OBJECTIVE: For this exercise, write out exactly, and only, the lines running from the line that contains "The FreeCAD and" through the line that contains "roughness: float = 0.45".

======== DATASET EXCERPTS ========

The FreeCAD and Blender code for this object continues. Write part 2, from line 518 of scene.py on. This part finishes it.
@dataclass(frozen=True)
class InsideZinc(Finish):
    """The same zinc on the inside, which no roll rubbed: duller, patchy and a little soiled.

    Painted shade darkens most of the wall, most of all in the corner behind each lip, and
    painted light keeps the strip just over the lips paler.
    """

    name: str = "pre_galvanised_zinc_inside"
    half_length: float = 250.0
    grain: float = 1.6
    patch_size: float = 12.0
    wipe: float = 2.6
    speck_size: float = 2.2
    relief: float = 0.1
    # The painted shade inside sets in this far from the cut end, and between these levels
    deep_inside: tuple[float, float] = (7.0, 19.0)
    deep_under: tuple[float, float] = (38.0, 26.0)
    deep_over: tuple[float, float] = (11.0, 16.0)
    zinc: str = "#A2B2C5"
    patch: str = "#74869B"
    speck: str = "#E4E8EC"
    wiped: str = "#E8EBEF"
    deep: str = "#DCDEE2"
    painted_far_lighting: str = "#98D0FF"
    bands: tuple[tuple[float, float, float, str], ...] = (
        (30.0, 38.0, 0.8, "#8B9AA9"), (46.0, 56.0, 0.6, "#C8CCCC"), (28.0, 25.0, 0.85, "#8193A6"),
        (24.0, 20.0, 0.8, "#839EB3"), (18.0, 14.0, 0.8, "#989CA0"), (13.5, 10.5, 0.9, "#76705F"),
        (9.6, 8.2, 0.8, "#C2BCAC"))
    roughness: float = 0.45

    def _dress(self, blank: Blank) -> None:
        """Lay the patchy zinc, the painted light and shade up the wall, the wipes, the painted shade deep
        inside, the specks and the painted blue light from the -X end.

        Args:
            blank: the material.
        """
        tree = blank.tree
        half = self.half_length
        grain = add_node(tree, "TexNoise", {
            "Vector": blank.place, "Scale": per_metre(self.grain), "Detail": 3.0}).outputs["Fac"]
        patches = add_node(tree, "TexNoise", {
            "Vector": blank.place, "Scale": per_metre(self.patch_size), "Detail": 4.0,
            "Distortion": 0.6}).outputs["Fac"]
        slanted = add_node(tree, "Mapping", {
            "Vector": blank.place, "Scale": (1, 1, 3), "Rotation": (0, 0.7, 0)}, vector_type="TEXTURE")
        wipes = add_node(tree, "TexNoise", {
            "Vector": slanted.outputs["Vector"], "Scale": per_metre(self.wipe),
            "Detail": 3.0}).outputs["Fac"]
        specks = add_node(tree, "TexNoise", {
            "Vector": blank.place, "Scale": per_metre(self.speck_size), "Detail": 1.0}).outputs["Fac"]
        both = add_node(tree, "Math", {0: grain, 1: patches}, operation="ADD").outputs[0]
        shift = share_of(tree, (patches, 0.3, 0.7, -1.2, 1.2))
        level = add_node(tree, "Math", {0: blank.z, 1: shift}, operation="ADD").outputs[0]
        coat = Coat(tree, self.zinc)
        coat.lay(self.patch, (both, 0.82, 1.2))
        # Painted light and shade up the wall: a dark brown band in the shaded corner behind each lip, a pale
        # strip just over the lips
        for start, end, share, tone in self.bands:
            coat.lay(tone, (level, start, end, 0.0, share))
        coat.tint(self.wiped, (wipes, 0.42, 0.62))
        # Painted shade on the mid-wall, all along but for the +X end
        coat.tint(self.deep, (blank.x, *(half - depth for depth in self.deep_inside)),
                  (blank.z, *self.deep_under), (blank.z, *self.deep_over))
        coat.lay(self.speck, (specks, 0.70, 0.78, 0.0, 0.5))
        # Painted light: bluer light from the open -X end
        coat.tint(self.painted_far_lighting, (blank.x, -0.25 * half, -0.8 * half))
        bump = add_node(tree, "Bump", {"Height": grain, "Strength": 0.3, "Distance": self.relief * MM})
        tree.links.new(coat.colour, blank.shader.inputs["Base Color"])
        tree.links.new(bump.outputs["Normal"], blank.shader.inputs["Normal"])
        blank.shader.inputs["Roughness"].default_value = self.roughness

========
======== DATASET EXCERPTS ========

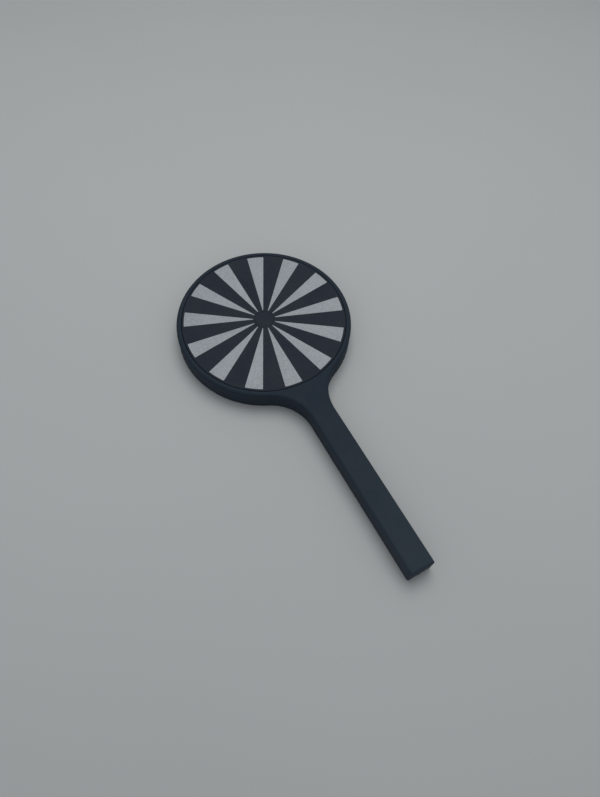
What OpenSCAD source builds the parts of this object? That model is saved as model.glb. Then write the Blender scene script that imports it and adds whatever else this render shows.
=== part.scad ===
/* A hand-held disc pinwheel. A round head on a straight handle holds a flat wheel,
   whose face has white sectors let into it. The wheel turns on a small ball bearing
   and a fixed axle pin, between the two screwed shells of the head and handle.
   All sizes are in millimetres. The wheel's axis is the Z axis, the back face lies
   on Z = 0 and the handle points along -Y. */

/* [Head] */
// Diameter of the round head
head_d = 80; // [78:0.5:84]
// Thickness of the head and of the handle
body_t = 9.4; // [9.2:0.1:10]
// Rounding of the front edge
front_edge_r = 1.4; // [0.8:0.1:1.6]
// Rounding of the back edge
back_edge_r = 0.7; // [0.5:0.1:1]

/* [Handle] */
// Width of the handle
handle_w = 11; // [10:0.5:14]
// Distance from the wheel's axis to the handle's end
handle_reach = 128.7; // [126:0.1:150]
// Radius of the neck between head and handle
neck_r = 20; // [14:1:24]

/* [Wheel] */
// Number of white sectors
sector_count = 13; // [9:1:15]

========
======== DATASET EXCERPTS ========

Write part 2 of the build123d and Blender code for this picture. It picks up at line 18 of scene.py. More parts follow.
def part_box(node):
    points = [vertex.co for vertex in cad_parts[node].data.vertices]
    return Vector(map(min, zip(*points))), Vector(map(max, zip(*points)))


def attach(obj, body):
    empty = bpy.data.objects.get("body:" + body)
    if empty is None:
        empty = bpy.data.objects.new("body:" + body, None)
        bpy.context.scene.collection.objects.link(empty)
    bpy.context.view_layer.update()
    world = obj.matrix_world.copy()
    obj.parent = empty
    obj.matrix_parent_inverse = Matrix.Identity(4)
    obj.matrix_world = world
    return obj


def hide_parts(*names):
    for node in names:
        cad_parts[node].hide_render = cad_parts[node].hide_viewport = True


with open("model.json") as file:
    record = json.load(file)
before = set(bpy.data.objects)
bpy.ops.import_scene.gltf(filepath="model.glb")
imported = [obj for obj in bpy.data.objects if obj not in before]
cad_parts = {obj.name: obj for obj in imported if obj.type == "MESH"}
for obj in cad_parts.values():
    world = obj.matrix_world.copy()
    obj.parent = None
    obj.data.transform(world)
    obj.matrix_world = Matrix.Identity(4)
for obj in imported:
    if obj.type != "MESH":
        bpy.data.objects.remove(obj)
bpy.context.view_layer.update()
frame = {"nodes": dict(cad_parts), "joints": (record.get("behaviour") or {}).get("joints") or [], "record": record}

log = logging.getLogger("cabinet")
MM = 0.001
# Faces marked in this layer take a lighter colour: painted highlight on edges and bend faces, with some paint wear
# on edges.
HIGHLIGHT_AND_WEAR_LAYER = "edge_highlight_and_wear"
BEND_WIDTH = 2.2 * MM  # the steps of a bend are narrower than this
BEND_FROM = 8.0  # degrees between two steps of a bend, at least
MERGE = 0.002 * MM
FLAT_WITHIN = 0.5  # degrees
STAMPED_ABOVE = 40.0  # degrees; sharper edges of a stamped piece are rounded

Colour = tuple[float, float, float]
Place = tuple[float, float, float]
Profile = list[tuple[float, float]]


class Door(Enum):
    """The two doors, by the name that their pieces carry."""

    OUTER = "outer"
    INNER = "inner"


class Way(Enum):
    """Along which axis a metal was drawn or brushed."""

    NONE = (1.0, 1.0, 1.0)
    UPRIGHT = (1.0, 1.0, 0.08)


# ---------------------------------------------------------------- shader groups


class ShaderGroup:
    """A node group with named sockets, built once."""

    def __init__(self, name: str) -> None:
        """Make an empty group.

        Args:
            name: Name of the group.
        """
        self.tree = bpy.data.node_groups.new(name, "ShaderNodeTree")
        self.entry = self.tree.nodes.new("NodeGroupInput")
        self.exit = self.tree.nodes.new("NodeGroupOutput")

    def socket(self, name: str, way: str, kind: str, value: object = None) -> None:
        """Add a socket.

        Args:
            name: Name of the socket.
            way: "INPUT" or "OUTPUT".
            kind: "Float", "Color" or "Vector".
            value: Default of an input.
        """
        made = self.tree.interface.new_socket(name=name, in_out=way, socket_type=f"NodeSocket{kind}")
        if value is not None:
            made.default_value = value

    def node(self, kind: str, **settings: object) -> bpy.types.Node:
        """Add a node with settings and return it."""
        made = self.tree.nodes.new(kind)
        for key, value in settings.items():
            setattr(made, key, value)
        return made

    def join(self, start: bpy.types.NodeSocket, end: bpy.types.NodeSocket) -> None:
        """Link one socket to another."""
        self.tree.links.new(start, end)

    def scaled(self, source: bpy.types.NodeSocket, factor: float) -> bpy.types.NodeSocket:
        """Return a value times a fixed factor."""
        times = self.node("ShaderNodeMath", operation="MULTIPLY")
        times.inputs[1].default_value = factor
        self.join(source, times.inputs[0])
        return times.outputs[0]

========

WRITTEN RESPONSE:
The FreeCAD and Blender code for this object continues. Write part 2, from line 518 of scene.py on. This part finishes it.
@dataclass(frozen=True)
class InsideZinc(Finish):
    """The same zinc on the inside, which no roll rubbed: duller, patchy and a little soiled.

    Painted shade darkens most of the wall, most of all in the corner behind each lip, and
    painted light keeps the strip just over the lips paler.
    """

    name: str = "pre_galvanised_zinc_inside"
    half_length: float = 250.0
    grain: float = 1.6
    patch_size: float = 12.0
    wipe: float = 2.6
    speck_size: float = 2.2
    relief: float = 0.1
    # The painted shade inside sets in this far from the cut end, and between these levels
    deep_inside: tuple[float, float] = (7.0, 19.0)
    deep_under: tuple[float, float] = (38.0, 26.0)
    deep_over: tuple[float, float] = (11.0, 16.0)
    zinc: str = "#A2B2C5"
    patch: str = "#74869B"
    speck: str = "#E4E8EC"
    wiped: str = "#E8EBEF"
    deep: str = "#DCDEE2"
    painted_far_lighting: str = "#98D0FF"
    bands: tuple[tuple[float, float, float, str], ...] = (
        (30.0, 38.0, 0.8, "#8B9AA9"), (46.0, 56.0, 0.6, "#C8CCCC"), (28.0, 25.0, 0.85, "#8193A6"),
        (24.0, 20.0, 0.8, "#839EB3"), (18.0, 14.0, 0.8, "#989CA0"), (13.5, 10.5, 0.9, "#76705F"),
        (9.6, 8.2, 0.8, "#C2BCAC"))
    roughness: float = 0.45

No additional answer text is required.